Entonces ocurrió algo inexplicable y que no pude por menos que atribuir al hechizo protector. Un coro de luces rojas y amarillas comenzó a girar vertiginosamente a mi alrededor mientras el cuerpo del dragón se desvanecía ante mi vista, para terminar en un estallido de miles de haces luminosos. Las fuerzas me abandonaron por completo, como si aquella hubiese sido la señal para que la magia también desapareciese, y mi cuerpo se desmadejó en el suelo de piedra. Sentía un intenso dolor en la mano derecha.

La oscuridad se adueñó de mi mente y lo último que vi, al resplandor de los postreros destellos, fue el rostro decrépito y suplicante de mi amada acurrucada en un rincón de la cueva. Después, el mundo desapareció.



Cuando desperté me hallaba en un lugar extraño, excesivamente iluminado.
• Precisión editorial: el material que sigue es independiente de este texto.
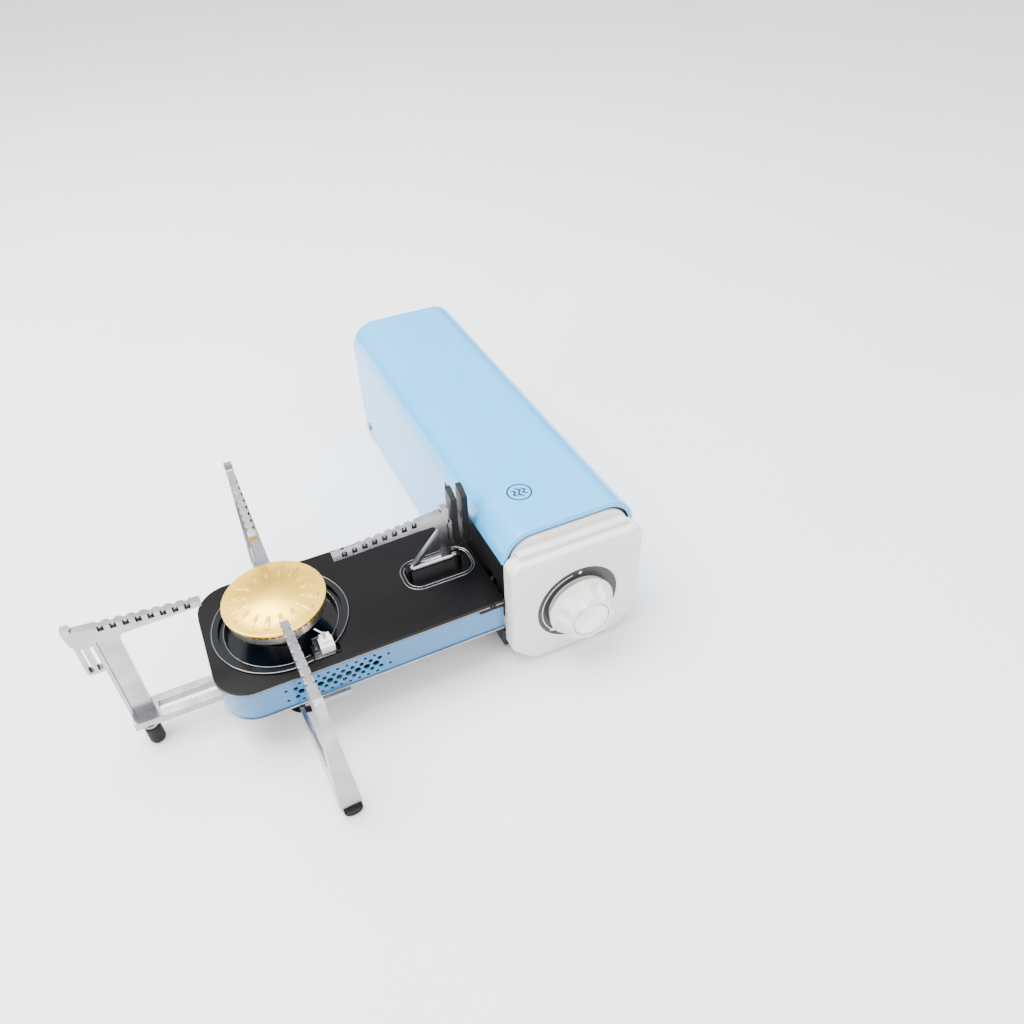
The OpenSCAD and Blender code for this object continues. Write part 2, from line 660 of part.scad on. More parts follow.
// Cast arm with its upright leg and the slotted loop that hangs at its outer end
module left_arm() color("silver") seat() rotate([0, 0, 180]) difference() {
  union() {
    wall_xz(-arm_w / 2, arm_w / 2) arm_profile(leg_u0 - 4, arm_top(leg_u0) - 9);
    wall_xz(-arm_w / 2 + 1, arm_w / 2 - 1) polygon([[leg_u0, frame_z1], [leg_u1 - 1, frame_z1],
      [leg_u1 - 1, arm_top(leg_u1) - 5], [leg_u0 - 6, arm_top(leg_u0) - 8],
      [leg_u0 - 1.6, arm_top(leg_u0) - 10.5],
      [leg_u0, arm_top(leg_u0) - 14]]);
    box(leg_u1 - 2, leg_u1, -arm_w / 2, arm_w / 2, frame_z1, arm_top(leg_u1) - 5);
    wall_xz(-arm_w / 2, arm_w / 2) round_rect(leg_u1 - 1, arm_out, loop_z0, arm_top(leg_u1) - 6, 2.5);
  }
  arm_notches();
  box(leg_u1 + 0.2, leg_u1 + 3, -arm_w, arm_w, loop_z0 + 2, loop_z0 + 20.5);
  box(leg_u1 + 5.2, leg_u1 + 7.4, -arm_w, arm_w, loop_z0 + 2, loop_z0 + 20.5);
}

// Two rails that slide under the burner body, joined by a cross-piece that the leg stands on
module left_rails() color("silver") seat() rotate([0, 0, 180]) union() {
  box(leg_u0 - 2, leg_u1, -rail_out, rail_out, frame_z0, frame_z1);
  for (s = [-1, 1]) translate([0, s * (rail_in + rail_out) / 2, 0])
    box(-rail_end, leg_u0, -(rail_out - rail_in) / 2, (rail_out - rail_in) / 2, frame_z0, frame_z1);
  translate([leg_u0 + 5, 5, frame_z0 - 3]) cylinder(r1 = 4, r2 = 5, h = 3);
}

module left_foot() color("black") seat() translate([-leg_u0 - 5, -5, 0]) union() {
  translate([0, 0, 2]) cylinder(r = 4.6, h = frame_z0 - 5);
  cylinder(r1 = 3.6, r2 = 4.6, h = 2);
}

// Guides under the body that the two rails run in
module rail_guides() color("dimgray") seat()
  for (x = guide_x) difference() {
    box(x - 4, x + 4, -rail_out - 3, rail_out + 3, frame_z0 - 2.5, body_z);
    for (s = [-1, 1]) translate([0, s * (rail_in + rail_out) / 2, 0])
      box(x - 5, x + 5, -(rail_out - rail_in) / 2 - gap, (rail_out - rail_in) / 2 + gap,
        frame_z0 - gap, frame_z1 + gap);
  }

// Pin and broad disc that carry each swinging support under the body
module swing_pins() color("black") seat()
  for (s = [-1, 1]) translate([0, s * swing_y, 0]) {
    translate([0, 0, root_z0 - gap]) cylinder(r = swing_r, h = base_z1 - root_z0 + gap);
    translate([0, 0, root_z0 - gap - 2.6]) cylinder(r1 = swing_disc_r - 1.5, r2 = swing_disc_r, h = 2.6);
  }

module stop_bars() color("silver") seat()
  for (s = [0, 1]) mirror([0, s, 0]) union() {
    box(4.2, 25, -body_w / 2 - 3.4, -body_w / 2 - 0.7, body_z - 4.2, body_z);
    box(12, 25, -body_w / 2 - 3.4, -body_w / 2 + 6, body_z - 4.2, body_z);
  }

// Support that swings about its pin under the body: a bar, a leg that widens to its shoe and a tapered web
module swing_support() {
  top = arm_top(arm_out) - leg_drop;
  difference() {
    union() {
      wall_xz(-arm_w / 2, arm_w / 2) arm_profile(leg_u0 - 4, arm_top(leg_u0) - 9);
      wall_yz(arm_out - leg_t, arm_out) polygon([[-leg_left, shoe_r], [-leg_left, leg_base],
        [-arm_w / 2, top], [-arm_w / 2, top + 2], [arm_w / 2, top + 2], [arm_w / 2, top],
        [leg_right, leg_base], [leg_right, shoe_r]]);
      translate([arm_out, web_in - arm_w / 2, top]) rotate([-web_flare, 0, web_slant])
        translate([-arm_out, 0, -top]) wall_xz(0, web_t) polygon([
          [swing_y + 5, root_z0], [body_w / 2 + 2, root_z0], [arm_out - 7, shoe_r],
          [arm_out - 1, shoe_r], [arm_out - 1, arm_top(arm_out) - 10], [leg_u0, arm_top(leg_u0) - 9],
          [arm_out - 11, arm_top(leg_u0) - 16], [arm_out - 9, root_z1 + 8], [arm_out - 16, root_z1],
          [swing_y + 5, root_z1]]);
      translate([swing_y, 0, root_z0]) cylinder(r = swing_boss_r, h = root_z1 - root_z0);
    }
    arm_notches();
    translate([swing_y, 0, root_z0 - 1]) cylinder(r = swing_r + running, h = 10);
  }
}

// Half-round rubber shoe under a swinging support's leg
module swing_foot() intersection() {
  translate([arm_out - 5.5, shoe_y, shoe_r]) rotate([0, 90, 0]) cylinder(r = shoe_r, h = 7.5);
  box(arm_out - 6, arm_out + 3, shoe_y - 2 * shoe_r, shoe_y + 2 * shoe_r, 0, shoe_r);
}

// The front support stands a little past square, near its stop bar
module lean_front() translate([0, -swing_y, 0]) rotate([0, 0, front_lean]) translate([0, swing_y, 0])
  rotate([0, 0, -90]) children();

module front_support() color("silver") seat() lean_front() swing_support();

module front_foot() color("black") seat() lean_front() swing_foot();

module back_support() color("silver") seat() rotate([0, 0, 90]) mirror([0, 1, 0]) swing_support();

module back_foot() color("black") seat() rotate([0, 0, 90]) mirror([0, 1, 0]) swing_foot();

// Two ears in the deck's recess that hold the right support's pin
module hinge_cheeks() color("#202020") seat()
  for (x = [pocket_x0 + 1, post_u1 + 3]) difference() {
    union() {
      box(x, x + 2.4, -3.5, 3.5, deck_z - pocket_deep, fold_z);
      bar_x(0, fold_z, 3.5, x, x + 2.4);
    }
    bar_x(0, fold_z, fold_r, x - 1, x + 3);
  }

module right_pin() color("silver") seat()
  bar_x(0, fold_z, fold_r, pocket_x0 + 1, post_u1 + 5.4);

// Right support: bar, post, slanted brace and the slotted loop beside the housing
module right_support() color("silver") seat() difference() {
  union() {
    wall_xz(-arm_w / 2, arm_w / 2) arm_profile(post_u0 - 12, arm_top(post_u0) - 8, post_u1);
    wall_xz(-arm_w / 2 + 0.8, arm_w / 2 - 0.8) polygon([[post_u0, fold_z - 2.6], [post_u1, fold_z - 2.6],
      [post_u1, arm_top(post_u1) - 5], [post_u0 - 8, arm_top(post_u0) - 5], [post_u0 - 3, arm_top(post_u0) - 9],
      [post_u0, arm_top(post_u0) - 13]]);
    wall_xz(-arm_w / 2 + 0.8, arm_w / 2 - 0.8) polygon([[pocket_x0 + 5, fold_z + 2.4], [pocket_x0 + 8, fold_z + 2.4],
      [post_u0 + 1, fold_z + 20], [post_u0 + 1, fold_z + 25]]);
    bar_x(0, fold_z, 2.7, pocket_x0 + 4.4, post_u1);
    wall_xz(-arm_w / 2 - 1, arm_w / 2 + 1) round_rect(post_u1 - 1, loop_u1, fold_z + 10, arm_top(post_u1) - 8, 2);
  }
  arm_notches();
  bar_x(0, fold_z, fold_r + running, pocket_x0, post_u1 + 1);
  for (u = stop_u) box(u, u + stop_t, -arm_w, arm_w, fold_z + 12, arm_top(post_u1));
}

// Two black blades that stand in the loop and keep a wide pan off the housing
module pot_stop() color("black") seat()
  for (u = stop_u) wall_yz(u, u + stop_t)
    polygon([[stop_y0, fold_z + 12], [stop_y1, fold_z + 12], [stop_y1, stop_top], [stop_y1 - 3, stop_top],
      [stop_y0, stop_top - 4]]);

chassis();
housing_pads();
shell();
shell_end();
hinge_pins();
end_block();
panel();
dial_ring();
panel_screws();
knob();
knob_cap();
valve_stem();
stem_spring();
valve_body();
gland_nut();
cartridge_collar();
socket_seal();
cartridge_cradles();
push_spring();
piezo();
igniter_lead();
gas_pipe();
jet();
mixing_tube();
body_base();
bridge_bracket();
inner_plate();
skirt();
deck();
deck_screws();
drip_bowl();
burner_head();
burner_cap();
igniter_bracket();
igniter_block();
electrode();
rail_guides();
swing_pins();
stop_bars();
left_arm();
left_rails();
left_foot();
front_support();
front_foot();
back_support();
back_foot();
hinge_cheeks();
right_support();
right_pin();
pot_stop();
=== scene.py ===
import json
import math

import bmesh
import bpy
import numpy as np
from mathutils import Matrix, Vector


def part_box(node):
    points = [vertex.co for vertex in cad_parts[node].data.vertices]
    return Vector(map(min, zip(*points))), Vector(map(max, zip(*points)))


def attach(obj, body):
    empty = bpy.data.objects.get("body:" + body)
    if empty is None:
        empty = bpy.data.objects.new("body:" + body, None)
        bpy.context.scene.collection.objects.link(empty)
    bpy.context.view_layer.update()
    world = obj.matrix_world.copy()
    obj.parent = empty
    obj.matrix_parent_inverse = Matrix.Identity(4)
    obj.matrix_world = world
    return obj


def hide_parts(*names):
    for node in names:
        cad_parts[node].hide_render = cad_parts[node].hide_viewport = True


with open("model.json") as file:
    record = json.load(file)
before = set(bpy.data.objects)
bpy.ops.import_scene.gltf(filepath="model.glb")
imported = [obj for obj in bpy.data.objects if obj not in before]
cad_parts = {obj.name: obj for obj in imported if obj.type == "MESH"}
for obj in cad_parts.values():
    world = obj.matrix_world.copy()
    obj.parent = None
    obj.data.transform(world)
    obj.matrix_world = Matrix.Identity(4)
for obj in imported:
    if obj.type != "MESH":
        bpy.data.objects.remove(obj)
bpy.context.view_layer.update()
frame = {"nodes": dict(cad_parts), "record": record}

headLow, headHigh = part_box("burner_head")
# the burner's axis in mm
burner = np.array([(headLow.x + headHigh.x) / 2, (headLow.y + headHigh.y) / 2, 0]) * 1000


def toRow(points):
    # millimetres from the burner's axis become metres in the frame of the model
    return (np.asarray(points, float) + burner) / 1000


def boxOf(node):
    # a CAD node's corners in millimetres from the burner's axis
    low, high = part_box(node)
    return np.array(low) * 1000 - burner, np.array(high) * 1000 - burner


# camera, light and floor
camera = {"place": (-65.83, -425.03, 417.57), "yaw": 24.72, "pitch": 40.84, "roll": -1.66,
          "lens": 28.56}


def addCamera():
    yaw, pitch, roll = (math.radians(camera[k]) for k in ("yaw", "pitch", "roll"))
    look = Vector((math.sin(yaw) * math.cos(pitch), math.cos(yaw) * math.cos(pitch),
                   -math.sin(pitch)))
    side = Vector((math.cos(yaw), -math.sin(yaw), 0))
    above = side.cross(look)
    camX = side * math.cos(roll) + above * math.sin(roll)
    camY = -side * math.sin(roll) + above * math.cos(roll)
    data = bpy.data.cameras.new("studioCamera")
    data.lens, data.sensor_width = camera["lens"], 36
    data.clip_start, data.clip_end = 0.01, 20
    obj = bpy.data.objects.new("studioCamera", data)
    turn = Matrix((camX, camY, -look)).transposed().to_4x4()
    obj.matrix_world = Matrix.Translation(Vector(camera["place"]) / 1000) @ turn
    bpy.context.scene.collection.objects.link(obj)
    bpy.context.scene.camera = obj


lights = {
    "topSoftbox": {"place": (-0.35, 0.25, 1.5), "aim": (0, 0, 0.05), "size": 1.2, "power": 64},
    "frontSoftbox": {"place": (0.5, -1.3, 0.8), "aim": (0, 0, 0.05), "size": 0.9, "power": 10},
    "leftSoftbox": {"place": (-1.5, -0.3, 0.6), "aim": (0, 0, 0.05), "size": 0.9, "power": 16},
}
# a grey horizon gives bright metal its dark side
world = {"horizon": "#55575a", "overhead": "#ffffff", "strength": 2.0, "from": 0.05, "to": 0.6}


def addLights():
    for name, one in lights.items():
        data = bpy.data.lights.new(name, "AREA")
        data.energy, data.size = one["power"], one["size"]
        obj = bpy.data.objects.new(name, data)
        place, aim = Vector(one["place"]), Vector(one["aim"])
        turn = (aim - place).to_track_quat("-Z", "Y").to_matrix().to_4x4()
        obj.matrix_world = Matrix.Translation(place) @ turn
        bpy.context.scene.collection.objects.link(obj)
    sky = bpy.data.worlds.new("paleStudio")
    sky.use_nodes = True
    back = sky.node_tree.nodes["Background"]
    place = add(sky.node_tree, "ShaderNodeTexCoord").outputs["Generated"]
    part = add(sky.node_tree, "ShaderNodeSeparateXYZ", links={"Vector": place})
    stops = [(world["from"], world["horizon"]), (world["to"], world["overhead"])]
    tone = add(sky.node_tree, "ShaderNodeValToRGB", {"stops": stops}, {"Fac": part.outputs["Z"]})
    sky.node_tree.links.new(tone.outputs["Color"], back.inputs["Color"])
    back.inputs["Strength"].default_value = world["strength"]
    bpy.context.scene.world = sky


# materials
def linear(hexText):
    # sRGB hex to linear RGBA
    c = np.array([int(hexText[i:i + 2], 16) for i in (1, 3, 5)]) / 255
    c = np.where(c <= 0.04045, c / 12.92, ((c + 0.055) / 1.055) ** 2.4)
    return (*c, 1)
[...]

Estaba tumbado, cubierto por un tejido azul y rodeado de curiosos artilugios, luces, cables conectados a mi cuerpo y a unas botellas. A mi lado, un hombre y una mujer de aspecto no menos estrambótico, me acariciaban el antebrazo sonriendo mientras hablaban entre ellos.

Tuvieron que pasar varias semanas hasta que por fin comprendí todo.

Según me contaron, pasaba prácticamente las veinticuatro horas del día pegado a la pantalla de mi ordenador, completamente obsesionado con cierto videojuego de rol MMO de caballeros y dragones. Había descuidado mi higiene, estudios, vida social y a mi familia hasta puntos extremos. Mi cuarto era un cuchitril repleto de ropa extendida, novelas gráficas, restos de comida, vasos de cartón. Había dejado de ir a clase, no tenía amigos ni más relaciones que las que mantenía virtualmente con mis compañeros de juego. Había perdido mucho peso, se me caía el pelo, mi piel era blanquecina y mis ojos hundidos. Padecía de anemia y avitaminosis. Psicólogos y terapeutas barajaban una profunda depresión, trastornos de conducta, adicción a las nuevas tecnologías o incluso una incipiente anorexia.

Pero todo se precipitó el día de mi cumpleaños. Esa noche de octubre llevaba más de de doce horas frente a la pantalla, a punto de completar el juego, cuando un dolor intenso en los tendones de la mano derecha me hizo soltar el ratón. Quise levantarme de la silla pero entonces, una niebla oscura amortajó mi cerebro. Trastabillé, caí y lo siguiente que recuerdo es la cama del hospital. Según dijeron, una hipoglucemia, causada por exceso de horas sin ingerir alimento alguno, había desembocado en la pérdida de conocimiento.

Ahora, dos años después, mientras releo el Quijote a la sombra de un tilo, en los jardines del centro terapéutico, observo mi nueva vida, recuerdo mi pasado, y sé que el augur tenía razón: aquél era el último dragón… y yo el último caballero.